The gunnels were coming apart cracked the deck plates and I brought it back to Olivia Ahrens, the canoe master at the time, and she was like “what did you do to this boat?” Olivia fixed all the broken parts and pieces to it and got it back on the water and I’m very happy to see a couple other guides fall in love with that boat and it’s returned to the Quetico for another three-week session and thankfully it’s yoke held and all the rest of it held together. It’s just part of the story of these boats.
They do need a lot of maintenance but they’re not museum pieces and they’re meant to be used. I think a lot of our younger campers especially they’re a little afraid to use these boats because they don’t want to damage them but they’re meant to be used. They can sustain damage.
If they get damaged too much they come back in here and that’s what my job is to fix it and get it back on the water for another group.

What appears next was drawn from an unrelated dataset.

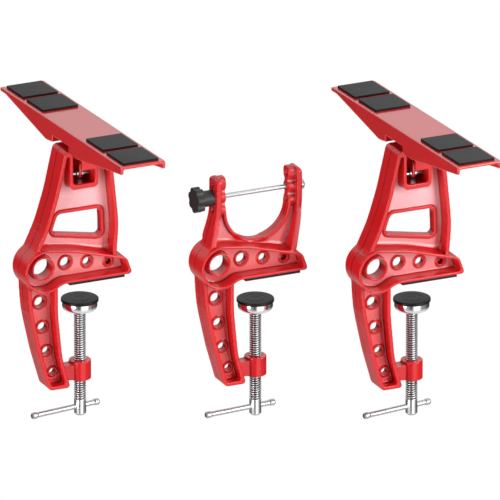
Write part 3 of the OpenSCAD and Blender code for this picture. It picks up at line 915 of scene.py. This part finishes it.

Use them, enjoy them, fall in love with them and if they come back with a little bit of damage or a few scrapes and scratches we’ll fix them up and we’ll send them back out.
CHUCK OLSEN:
Just like the people.
TY:
Yep, yep, absolutely.
CHUCK:
Do you get a chance to take boats you’ve worked on out for a paddle and relax?
TY:
Yeah, I do get that chance and I wish I took more of that chance. We have our islands around here so we call them Cat, Mouse and Dog Island. There’s a little clearing on Dog Island where you can bring up your canoe and then hang out for a picnic.
It’s fun to go out to the islands. It’s a good destination. It’s beautiful here year-round and I love it here. Every season has its different personality.